• TASK DETAILS:
Can you write out the whole listing exactly?

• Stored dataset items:
>>>>

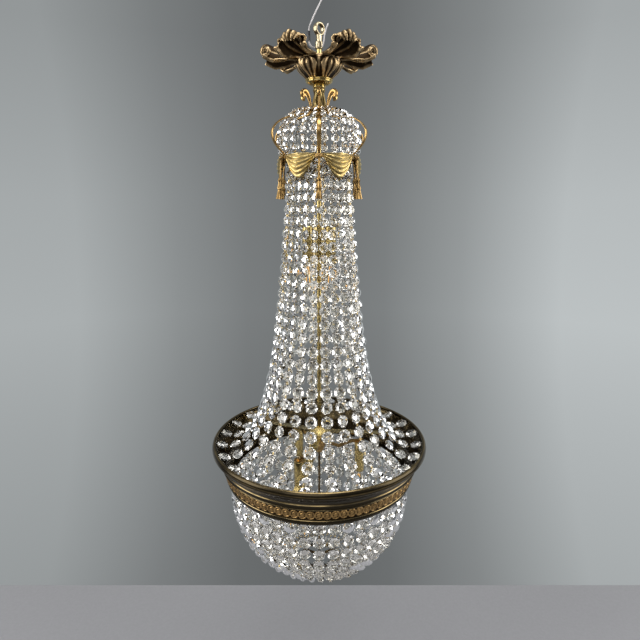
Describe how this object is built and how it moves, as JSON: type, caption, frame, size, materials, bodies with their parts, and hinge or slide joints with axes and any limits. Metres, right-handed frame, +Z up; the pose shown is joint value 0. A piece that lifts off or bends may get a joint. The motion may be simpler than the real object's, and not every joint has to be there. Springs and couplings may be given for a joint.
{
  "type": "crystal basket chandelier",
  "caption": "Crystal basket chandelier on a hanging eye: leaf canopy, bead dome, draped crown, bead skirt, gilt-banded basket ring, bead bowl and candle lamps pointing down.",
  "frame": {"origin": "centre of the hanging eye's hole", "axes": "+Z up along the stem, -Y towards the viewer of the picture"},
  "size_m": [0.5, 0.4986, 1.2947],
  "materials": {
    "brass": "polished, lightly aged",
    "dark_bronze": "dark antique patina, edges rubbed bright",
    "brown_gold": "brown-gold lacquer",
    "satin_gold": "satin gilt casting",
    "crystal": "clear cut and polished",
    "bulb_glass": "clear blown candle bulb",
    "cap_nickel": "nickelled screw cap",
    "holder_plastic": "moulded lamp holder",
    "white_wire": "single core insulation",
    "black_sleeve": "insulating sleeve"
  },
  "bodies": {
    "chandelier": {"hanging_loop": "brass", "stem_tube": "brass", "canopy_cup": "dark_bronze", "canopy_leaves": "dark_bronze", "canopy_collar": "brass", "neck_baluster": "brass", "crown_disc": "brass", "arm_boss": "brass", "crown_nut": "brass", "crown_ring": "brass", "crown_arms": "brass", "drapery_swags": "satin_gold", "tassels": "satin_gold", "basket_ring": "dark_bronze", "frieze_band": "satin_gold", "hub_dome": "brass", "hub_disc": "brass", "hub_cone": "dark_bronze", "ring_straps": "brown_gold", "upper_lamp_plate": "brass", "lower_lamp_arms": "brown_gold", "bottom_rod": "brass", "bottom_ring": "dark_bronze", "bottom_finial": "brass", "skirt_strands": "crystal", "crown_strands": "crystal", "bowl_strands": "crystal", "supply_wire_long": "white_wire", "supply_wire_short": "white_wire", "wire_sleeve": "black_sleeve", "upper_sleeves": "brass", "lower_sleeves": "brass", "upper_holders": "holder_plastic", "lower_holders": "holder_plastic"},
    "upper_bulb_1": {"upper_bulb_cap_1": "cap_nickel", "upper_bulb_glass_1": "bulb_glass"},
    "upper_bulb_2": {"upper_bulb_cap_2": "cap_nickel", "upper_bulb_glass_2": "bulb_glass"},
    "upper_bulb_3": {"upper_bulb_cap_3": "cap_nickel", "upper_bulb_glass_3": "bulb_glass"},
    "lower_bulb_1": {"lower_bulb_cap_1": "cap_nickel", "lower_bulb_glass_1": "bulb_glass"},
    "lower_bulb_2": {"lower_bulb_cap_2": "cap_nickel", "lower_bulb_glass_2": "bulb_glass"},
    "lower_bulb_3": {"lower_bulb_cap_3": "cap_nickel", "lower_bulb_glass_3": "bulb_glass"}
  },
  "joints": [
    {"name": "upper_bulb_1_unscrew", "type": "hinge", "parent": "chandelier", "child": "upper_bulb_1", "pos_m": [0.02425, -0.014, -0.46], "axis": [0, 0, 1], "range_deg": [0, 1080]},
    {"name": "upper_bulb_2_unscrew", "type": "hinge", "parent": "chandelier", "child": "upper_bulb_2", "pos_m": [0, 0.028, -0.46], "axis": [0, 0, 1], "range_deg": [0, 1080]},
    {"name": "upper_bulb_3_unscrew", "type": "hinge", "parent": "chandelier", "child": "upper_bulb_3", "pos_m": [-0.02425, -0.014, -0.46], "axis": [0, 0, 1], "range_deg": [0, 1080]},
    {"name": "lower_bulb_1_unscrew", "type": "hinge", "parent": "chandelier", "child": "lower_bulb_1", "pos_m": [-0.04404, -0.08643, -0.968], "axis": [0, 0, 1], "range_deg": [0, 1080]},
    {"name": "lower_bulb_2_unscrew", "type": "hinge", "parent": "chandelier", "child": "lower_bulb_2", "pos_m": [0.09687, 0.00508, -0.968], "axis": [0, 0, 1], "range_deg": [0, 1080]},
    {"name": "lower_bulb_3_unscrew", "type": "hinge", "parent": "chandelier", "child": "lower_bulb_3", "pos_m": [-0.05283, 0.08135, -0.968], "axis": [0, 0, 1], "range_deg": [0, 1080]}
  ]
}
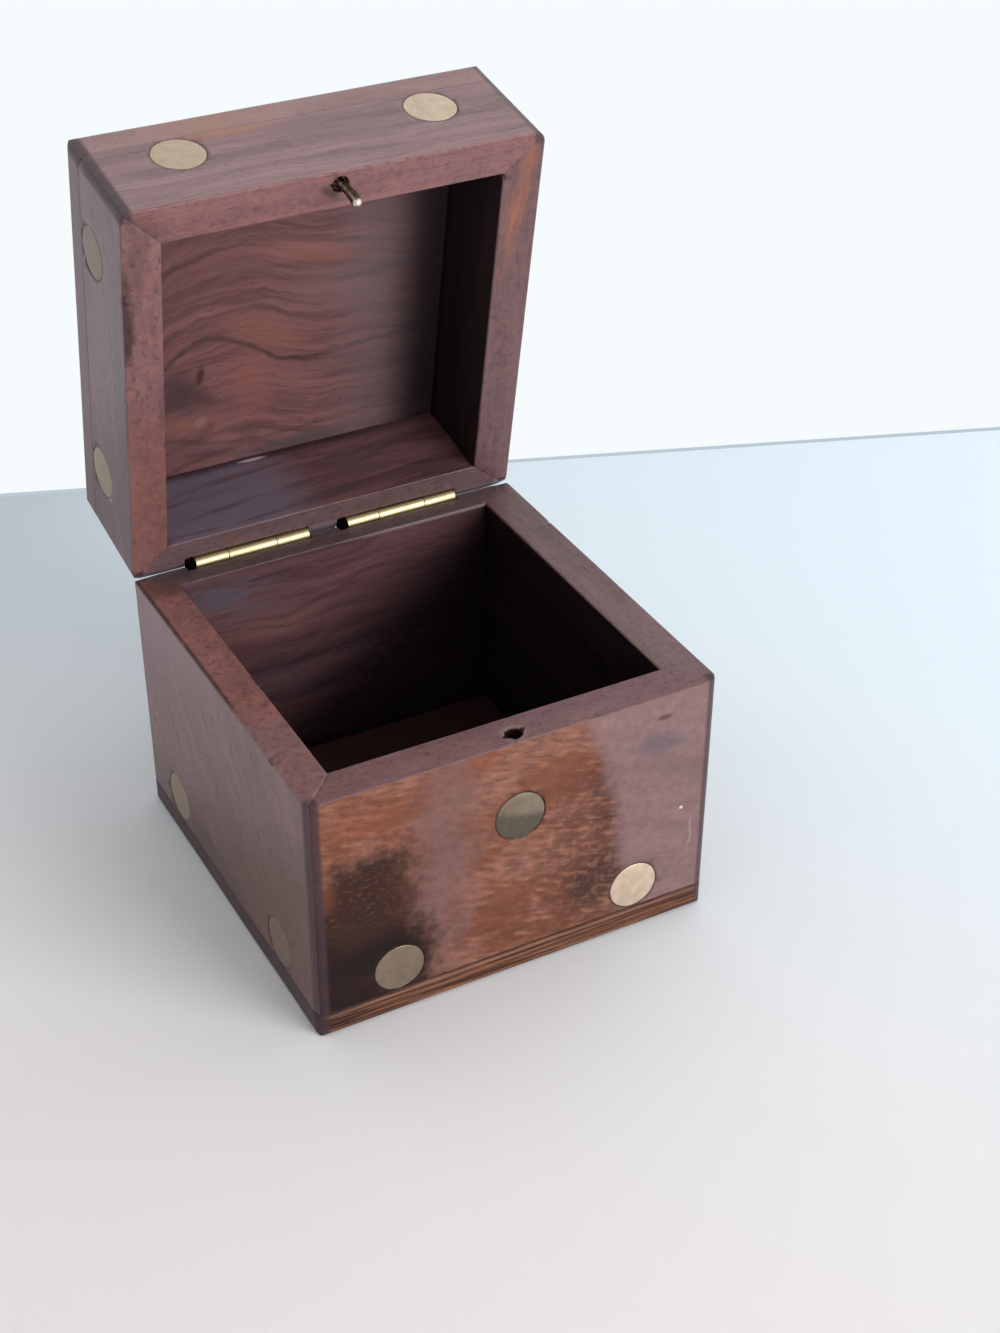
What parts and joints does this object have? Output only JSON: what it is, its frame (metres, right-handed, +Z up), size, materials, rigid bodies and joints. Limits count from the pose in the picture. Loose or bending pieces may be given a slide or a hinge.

<<<<

• RESULT BELOW:
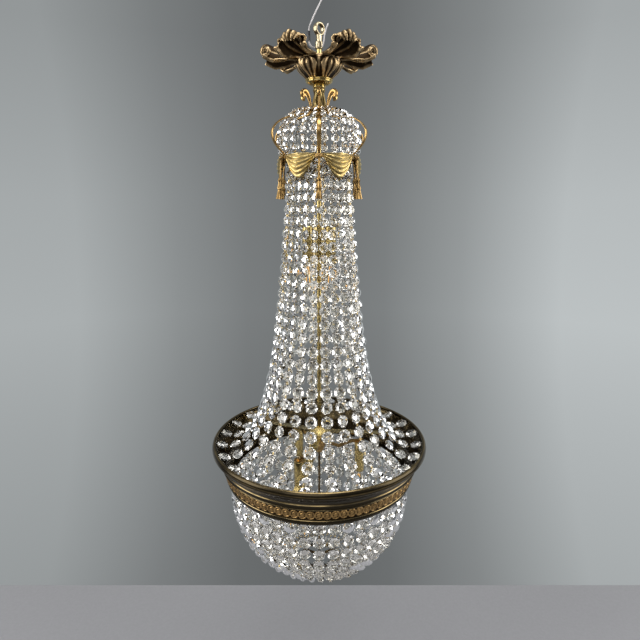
Describe how this object is built and how it moves, as JSON: type, caption, frame, size, materials, bodies with their parts, and hinge or slide joints with axes and any limits. Metres, right-handed frame, +Z up; the pose shown is joint value 0. A piece that lifts off or bends may get a joint. The motion may be simpler than the real object's, and not every joint has to be there. Springs and couplings may be given for a joint.
{
  "type": "crystal basket chandelier",
  "caption": "Crystal basket chandelier on a hanging eye: leaf canopy, bead dome, draped crown, bead skirt, gilt-banded basket ring, bead bowl and candle lamps pointing down.",
  "frame": {"origin": "centre of the hanging eye's hole", "axes": "+Z up along the stem, -Y towards the viewer of the picture"},
  "size_m": [0.5, 0.4986, 1.2947],
  "materials": {
    "brass": "polished, lightly aged",
    "dark_bronze": "dark antique patina, edges rubbed bright",
    "brown_gold": "brown-gold lacquer",
    "satin_gold": "satin gilt casting",
    "crystal": "clear cut and polished",
    "bulb_glass": "clear blown candle bulb",
    "cap_nickel": "nickelled screw cap",
    "holder_plastic": "moulded lamp holder",
    "white_wire": "single core insulation",
    "black_sleeve": "insulating sleeve"
  },
  "bodies": {
    "chandelier": {"hanging_loop": "brass", "stem_tube": "brass", "canopy_cup": "dark_bronze", "canopy_leaves": "dark_bronze", "canopy_collar": "brass", "neck_baluster": "brass", "crown_disc": "brass", "arm_boss": "brass", "crown_nut": "brass", "crown_ring": "brass", "crown_arms": "brass", "drapery_swags": "satin_gold", "tassels": "satin_gold", "basket_ring": "dark_bronze", "frieze_band": "satin_gold", "hub_dome": "brass", "hub_disc": "brass", "hub_cone": "dark_bronze", "ring_straps": "brown_gold", "upper_lamp_plate": "brass", "lower_lamp_arms": "brown_gold", "bottom_rod": "brass", "bottom_ring": "dark_bronze", "bottom_finial": "brass", "skirt_strands": "crystal", "crown_strands": "crystal", "bowl_strands": "crystal", "supply_wire_long": "white_wire", "supply_wire_short": "white_wire", "wire_sleeve": "black_sleeve", "upper_sleeves": "brass", "lower_sleeves": "brass", "upper_holders": "holder_plastic", "lower_holders": "holder_plastic"},
    "upper_bulb_1": {"upper_bulb_cap_1": "cap_nickel", "upper_bulb_glass_1": "bulb_glass"},
    "upper_bulb_2": {"upper_bulb_cap_2": "cap_nickel", "upper_bulb_glass_2": "bulb_glass"},
    "upper_bulb_3": {"upper_bulb_cap_3": "cap_nickel", "upper_bulb_glass_3": "bulb_glass"},
    "lower_bulb_1": {"lower_bulb_cap_1": "cap_nickel", "lower_bulb_glass_1": "bulb_glass"},
    "lower_bulb_2": {"lower_bulb_cap_2": "cap_nickel", "lower_bulb_glass_2": "bulb_glass"},
    "lower_bulb_3": {"lower_bulb_cap_3": "cap_nickel", "lower_bulb_glass_3": "bulb_glass"}
  },
  "joints": [
    {"name": "upper_bulb_1_unscrew", "type": "hinge", "parent": "chandelier", "child": "upper_bulb_1", "pos_m": [0.02425, -0.014, -0.46], "axis": [0, 0, 1], "range_deg": [0, 1080]},
    {"name": "upper_bulb_2_unscrew", "type": "hinge", "parent": "chandelier", "child": "upper_bulb_2", "pos_m": [0, 0.028, -0.46], "axis": [0, 0, 1], "range_deg": [0, 1080]},
    {"name": "upper_bulb_3_unscrew", "type": "hinge", "parent": "chandelier", "child": "upper_bulb_3", "pos_m": [-0.02425, -0.014, -0.46], "axis": [0, 0, 1], "range_deg": [0, 1080]},
    {"name": "lower_bulb_1_unscrew", "type": "hinge", "parent": "chandelier", "child": "lower_bulb_1", "pos_m": [-0.04404, -0.08643, -0.968], "axis": [0, 0, 1], "range_deg": [0, 1080]},
    {"name": "lower_bulb_2_unscrew", "type": "hinge", "parent": "chandelier", "child": "lower_bulb_2", "pos_m": [0.09687, 0.00508, -0.968], "axis": [0, 0, 1], "range_deg": [0, 1080]},
    {"name": "lower_bulb_3_unscrew", "type": "hinge", "parent": "chandelier", "child": "lower_bulb_3", "pos_m": [-0.05283, 0.08135, -0.968], "axis": [0, 0, 1], "range_deg": [0, 1080]}
  ]
}
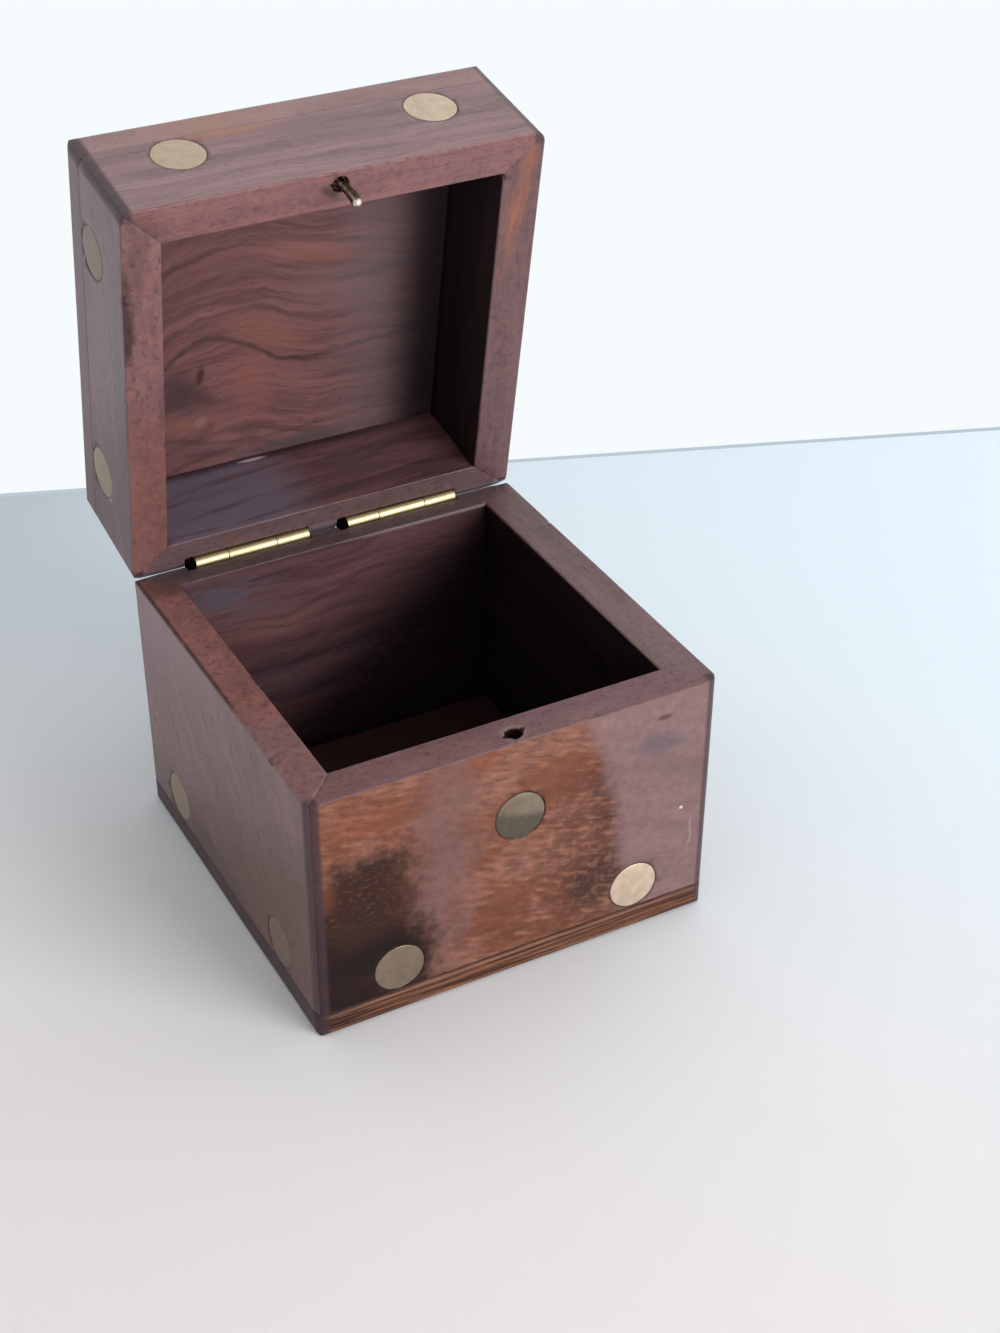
What parts and joints does this object have? Output only JSON: what it is, its frame (metres, right-handed, +Z up), size, materials, rigid bodies and joints. Limits count from the pose in the picture. Loose or bending pieces may be given a slide or a hinge.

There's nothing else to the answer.